5. Technological Adaptation: Analog Symbolism vs. Digital Control
- Mayawati: Relied on monumental stone symbolism , with manual service delivery processes that limited scalability and transparency as there was no digital infrastructure back then.
- Yogi: Established a digital ecosystem for branding infrastructure (Investors’ Summits, e‑license portals) and leveraged social media for political messaging, though rural exclusion persisted due to limited internet penetration.
6. Law and Order: Social Justice vs. Majoritarian Security
- Under Mayawati: Prioritized Social protection but grappled with entrenched criminal networks; critiqued emerging “encounter” politics as unfair targets.

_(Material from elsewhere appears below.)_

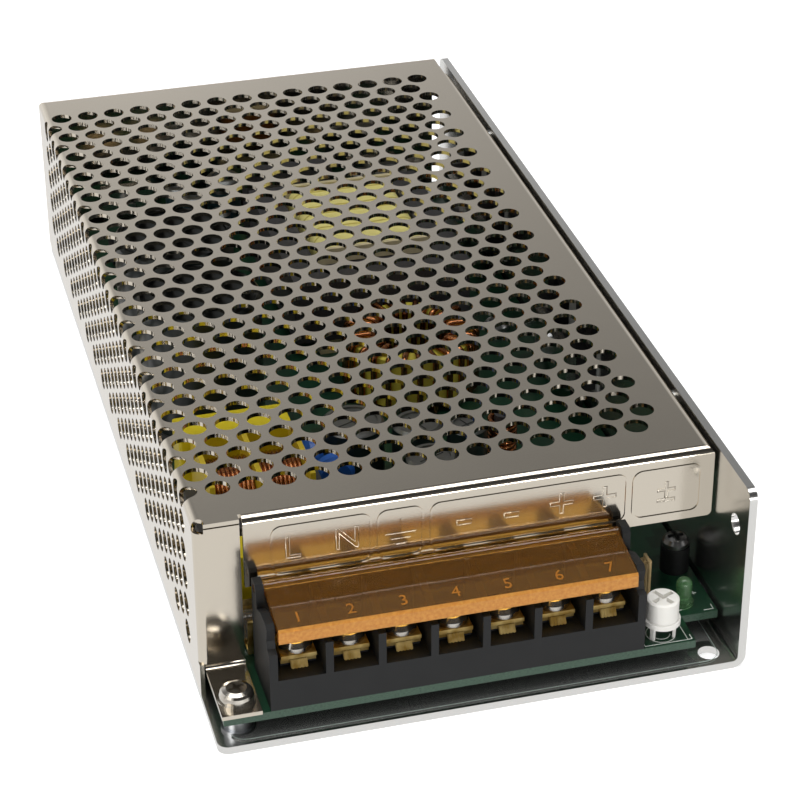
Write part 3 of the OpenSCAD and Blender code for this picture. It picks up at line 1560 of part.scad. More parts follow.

- Under Yogi: Recorded 18 on‑duty police fatalities in six months, used to justify “ending mafia raj”; bulldozer actions and stringent cow‑protection laws widened communal fissures despite official claims of improved security.
Conclusion
Both administrations faced UP’s perennial structural stagnation—ranked near bottom in per‑capita income—yet adopted divergent modalities: Mayawati’s identity‑driven, symbolic uplift versus Yogi’s technocratic, majoritarian consolidation. Each achieved short‑term gains (educational access, infrastructure branding) but failed to institutionalize enduring reforms in governance, social inclusion, and economic opportunity. As UP approaches the 2027 polls, its trajectory underscores the imperative to transcend symbolism—whether caste‑based or digital—to forge substantive change in agrarian livelihoods, employment, and institutional accountability.
#figures and numbers are for representation only.